- [What is needed]: The lines to return are those from the one containing "imported = [obj" down to the one containing "up = math.sin(roll)", inclusive; return them exactly and nothing else.

- [Material]:
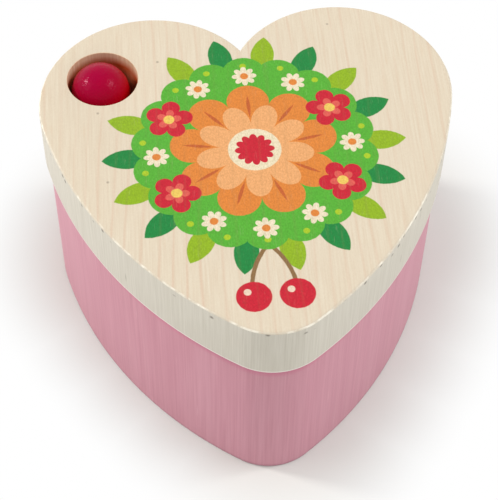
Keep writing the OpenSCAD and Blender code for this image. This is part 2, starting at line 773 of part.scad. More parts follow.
module comb_screws() {
    color([0.75, 0.75, 0.74]) movement() for (x = comb_screw_x)
        translate([x, comb_screw_y, seat_z + comb_t])
            screw(small_shank_r, small_head_r, small_head_h, comb_t + comb_screw_grip, false);
}

// ---- Gear train and governor ----

module end_bracket() {
    color([0.70, 0.70, 0.72]) movement() difference() {
        union() {
            across_shaft(bracket_x, 0, 0, bracket_t) {
                translate([0, axis_z]) circle(bracket_eye_r);
                translate([inter_y, inter_z]) circle(bracket_top_r);
                polygon([[bracket_screw.y - bracket_foot_w / 2, bed_t],
                    [bracket_screw.y + bracket_foot_w / 2 + bracket_flare, bed_t], [bracket_eye_r, axis_z],
                    [inter_y + bracket_top_r, inter_z], [inter_y - bracket_top_r, inter_z],
                    [inter_y - bracket_top_r * 3 / 4, axis_z]]);
            }
            translate([bracket_x, bracket_screw.y - bracket_foot_w / 2, bed_t])
                cube([bracket_screw.x + foot_margin - bracket_x, bracket_foot_w, foot_t]);
        }
        shaft_x(bracket_x - cut, bracket_x + bracket_t + cut, 0, axis_z, shaft_r + fit_gap);
        shaft_x(bracket_x - cut, bracket_x + bracket_t + cut, inter_y, inter_z, shaft_r + fit_gap);
        translate([bracket_screw.x, bracket_screw.y, 0]) cylinder(r = small_shank_r, h = bed_t + foot_t + cut);
    }
}

module bracket_screws() {
    color([0.75, 0.75, 0.74]) movement() for (p = [frame_screw, bracket_screw])
        translate([p.x, p.y, bed_t + foot_t])
            screw(small_shank_r, small_head_r, small_head_h, foot_t + bed_t - foot_screw_end, false);
}

module governor_frame() {
    color([0.66, 0.66, 0.67]) movement() difference() {
        union() {
            translate([frame_x, frame_back_y, bed_t])
                cube([frame_t, frame_front_y - frame_back_y, top_arm_z + arm_t - bed_t]);
            shaft_x(frame_x, frame_x + frame_t, inter_y, inter_z, frame_eye_r);
            translate([frame_x, worm_y, inter_z - frame_eye_r])
                cube([frame_t, inter_y - worm_y, 2 * frame_eye_r]);
            translate([frame_screw.x - frame_foot_x, frame_back_y, bed_t])
                cube([frame_x - frame_screw.x + frame_foot_x + frame_t / 2, frame_front_y - frame_back_y, foot_t]);
            for (z = [low_arm_z, top_arm_z]) {
                translate([frame_x, worm_y - arm_r, z]) cube([worm_x - frame_x, 2 * arm_r, arm_t]);
                translate([worm_x, worm_y, z]) cylinder(r = arm_r, h = arm_t);
            }
        }
        shaft_x(frame_x - cut, frame_x + frame_t + cut, inter_y, inter_z, shaft_r + fit_gap);
        translate([worm_x, worm_y, low_arm_z - cut])
            cylinder(r = worm_pivot_r + fit_gap, h = top_arm_z - low_arm_z + arm_t + 2 * cut);
        translate([frame_screw.x, frame_screw.y, 0]) cylinder(r = small_shank_r, h = bed_t + foot_t + cut);
    }
}

module intermediate_arbor() {
    color([0.70, 0.71, 0.73]) movement() shaft_x(frame_x - 0.1, shaft_end, inter_y, inter_z, shaft_r);
}

module intermediate_pinion() {
    color([0.83, 0.71, 0.42]) movement() across_shaft(gear_x, inter_y, inter_z, gear_t) difference() {
        gear_outline(small_teeth, gear_module, gear_play, lift_angle + 180 + 180 / small_teeth);
        circle(shaft_r);
    }
}

module worm_wheel() {
    color([0.83, 0.71, 0.42]) movement()
        across_shaft(worm_x - worm_wheel_t / 2, inter_y, inter_z, worm_wheel_t) difference() {
            gear_outline(worm_teeth, gear_module, gear_play + 0.02, 180);
            circle(shaft_r);
        }
}

// Radius of the worm's thread at an angle from its crest
function thread_r(a) = worm_r + gear_module * max(-1.15, min(0.85, (55 - abs(a)) / 40));

module governor_worm() {
    sides = 16;
    slices_per_turn = 10;
    turns = worm_len / worm_pitch;
    start = -90 - 360 * (inter_z - worm_z) / worm_pitch;
    color([0.70, 0.71, 0.73]) movement() translate([worm_x, worm_y, 0]) {
        translate([0, 0, worm_z]) rotate(start)
            linear_extrude(worm_len, twist = -360 * turns, slices = round(slices_per_turn * turns),
                segments = 0, $fn = 0)
                polygon([for (i = [0:sides - 1]) let (a = -180 + i * 360 / sides)
                    thread_r(a) * [cos(a), sin(a)]]);
        translate([0, 0, low_arm_z + pivot_end])
            cylinder(r = worm_pivot_r, h = top_arm_z + arm_t - 2 * pivot_end - low_arm_z);
        translate([0, 0, low_arm_z + arm_t + pivot_end])
            cylinder(r = governor_shaft_r, h = worm_z - low_arm_z - arm_t - pivot_end);
        translate([0, 0, worm_z + worm_len])
            cylinder(r = governor_shaft_r, h = top_arm_z - pivot_end - worm_z - worm_len);
    }
}

module governor_fan() {
    color([0.93, 0.93, 0.90]) movement() translate([worm_x, worm_y, fan_z]) difference() {
        union() {
            cylinder(r = fan_hub_r, h = fan_h);
            translate([-fan_r, -fan_blade_t / 2, 0]) cube([2 * fan_r, fan_blade_t, fan_h]);
        }
        translate([0, 0, -cut]) cylinder(r = governor_shaft_r, h = fan_h + 2 * cut);
    }
}

body_shell();
base_cover();
base_screws();
lid();
finger_ball();
ball_screw();
lid_hub();
hub_screws();
winding_arbor();
bedplate();
bedplate_screws();
great_wheel();
clutch_spring();
spring_housing();
housing_cover();
housing_screws();
mainspring();
cylinder_arbor();
drive_pinion();
tune_cylinder();
cylinder_caps();
cylinder_gear();
comb();
comb_weights();
comb_screws();
end_bracket();
bracket_screws();
governor_frame();
intermediate_arbor();
intermediate_pinion();
worm_wheel();
governor_worm();
governor_fan();
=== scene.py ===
# %% [markdown]
# # A wind up music box in the shape of a heart
#
# The box is a wooden toy: a pink stained body with a pale lid on top, and a red wooden ball
# set into the lid. The lid is turned by the ball like a crank, which winds the mechanical
# movement in the body. The packed CAD part gives the fixed frame. Its movement is kept as
# it is, and its wooden pieces are made again here with finer curves.
# %% Open the frame
import json
import math
import bmesh
import bpy
from mathutils import Matrix, Vector

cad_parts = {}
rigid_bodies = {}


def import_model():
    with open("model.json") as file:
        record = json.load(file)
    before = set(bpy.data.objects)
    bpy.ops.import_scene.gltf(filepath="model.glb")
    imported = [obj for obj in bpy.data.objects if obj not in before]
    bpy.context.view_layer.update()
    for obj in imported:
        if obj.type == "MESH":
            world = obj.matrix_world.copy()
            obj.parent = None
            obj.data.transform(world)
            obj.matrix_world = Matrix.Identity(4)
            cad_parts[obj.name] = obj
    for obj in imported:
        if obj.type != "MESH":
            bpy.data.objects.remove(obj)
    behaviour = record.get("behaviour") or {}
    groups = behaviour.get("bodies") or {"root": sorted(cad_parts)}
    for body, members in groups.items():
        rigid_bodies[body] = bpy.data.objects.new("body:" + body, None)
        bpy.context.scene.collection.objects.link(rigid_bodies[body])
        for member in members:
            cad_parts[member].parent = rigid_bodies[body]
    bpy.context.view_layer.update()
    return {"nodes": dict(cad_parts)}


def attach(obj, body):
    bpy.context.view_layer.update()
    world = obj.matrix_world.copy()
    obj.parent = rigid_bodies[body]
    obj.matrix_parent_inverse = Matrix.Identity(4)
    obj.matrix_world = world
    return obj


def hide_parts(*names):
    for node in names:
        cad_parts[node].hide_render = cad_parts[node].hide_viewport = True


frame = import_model()
MM = 0.001

# %% [markdown]
# ## Camera
#
# A camera can be placed by hand, or by the point it looks at, its distance and three
# angles. The second way is used, because each number then has a plain meaning. The long
# lens keeps the heart nearly free of perspective.
# %% Camera
azimuth, elevation, roll = math.radians(-7.22), math.radians(54.15), math.radians(-1.07)
aim = Vector((-3.2, -17.7, 43.5)) * MM
camera_distance = 249.6 * MM
back = Vector((math.sin(azimuth) * math.cos(elevation), -math.cos(azimuth) * math.cos(elevation),
               math.sin(elevation)))
level = Vector((math.cos(azimuth), math.sin(azimuth), 0))
above = back.cross(level)
right = math.cos(roll) * level - math.sin(roll) * above
up = math.sin(roll) * level + math.cos(roll) * above

lens = bpy.data.cameras.new("camera")
lens.sensor_width = 36
lens.lens = 114.5
lens.clip_start = 0.01
camera = bpy.data.objects.new("camera", lens)
bpy.context.scene.collection.objects.link(camera)
turned_back = Matrix((right, up, back)).transposed().to_4x4()
camera.matrix_world = Matrix.Translation(aim + camera_distance * back) @ turned_back
bpy.context.scene.camera = camera
print("camera at", [round(v / MM, 1) for v in camera.location], "mm")

# %% [markdown]
# ## Studio lamps
#
# The box stands under an overcast sky and four round lamps: a large soft one on each side,
# and near it a small bulb, which puts a crisp spark on the lacquered ball. One picture of a
# bright room could light everything at once, but a lamp can be moved and named on its own.
# The lamps are kept at a plain level, so that a colour renders about as it is written.
# %% Lamps
box_middle = Vector((0, 0, 0.02))
warm_white, cool_white = (1, 0.985, 0.96), (0.98, 0.99, 1)


def lamp(name, place, size, watts, colour):
    """A round lamp, size metres across, that shines on the middle of the box."""
    light = bpy.data.lights.new(name, "AREA")
    light.shape = "DISK"
    light.size = size
    light.energy = watts
    light.color = colour
    holder = bpy.data.objects.new(name, light)
    bpy.context.scene.collection.objects.link(holder)
    holder.location = place
    holder.rotation_euler = (Vector(place) - box_middle).to_track_quat("Z", "Y").to_euler()


lamp("lamp_left", (-0.6, -0.05, 0.56), 0.4, 0.6, warm_white)
lamp("bulb_left", (-0.61, 0.23, 0.54), 0.13, 2.8, warm_white)
lamp("lamp_right", (0.54, -0.08, 0.68), 0.42, 1.9, cool_white)
lamp("bulb_right", (0.55, 0.04, 0.68), 0.12, 1.1, cool_white)
bpy.context.scene.view_settings.view_transform = "Standard"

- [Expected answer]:
    imported = [obj for obj in bpy.data.objects if obj not in before]
    bpy.context.view_layer.update()
    for obj in imported:
        if obj.type == "MESH":
            world = obj.matrix_world.copy()
            obj.parent = None
            obj.data.transform(world)
            obj.matrix_world = Matrix.Identity(4)
            cad_parts[obj.name] = obj
    for obj in imported:
        if obj.type != "MESH":
            bpy.data.objects.remove(obj)
    behaviour = record.get("behaviour") or {}
    groups = behaviour.get("bodies") or {"root": sorted(cad_parts)}
    for body, members in groups.items():
        rigid_bodies[body] = bpy.data.objects.new("body:" + body, None)
        bpy.context.scene.collection.objects.link(rigid_bodies[body])
        for member in members:
            cad_parts[member].parent = rigid_bodies[body]
    bpy.context.view_layer.update()
    return {"nodes": dict(cad_parts)}


def attach(obj, body):
    bpy.context.view_layer.update()
    world = obj.matrix_world.copy()
    obj.parent = rigid_bodies[body]
    obj.matrix_parent_inverse = Matrix.Identity(4)
    obj.matrix_world = world
    return obj


def hide_parts(*names):
    for node in names:
        cad_parts[node].hide_render = cad_parts[node].hide_viewport = True


frame = import_model()
MM = 0.001

# %% [markdown]
# ## Camera
#
# A camera can be placed by hand, or by the point it looks at, its distance and three
# angles. The second way is used, because each number then has a plain meaning. The long
# lens keeps the heart nearly free of perspective.
# %% Camera
azimuth, elevation, roll = math.radians(-7.22), math.radians(54.15), math.radians(-1.07)
aim = Vector((-3.2, -17.7, 43.5)) * MM
camera_distance = 249.6 * MM
back = Vector((math.sin(azimuth) * math.cos(elevation), -math.cos(azimuth) * math.cos(elevation),
               math.sin(elevation)))
level = Vector((math.cos(azimuth), math.sin(azimuth), 0))
above = back.cross(level)
right = math.cos(roll) * level - math.sin(roll) * above
up = math.sin(roll) * level + math.cos(roll) * above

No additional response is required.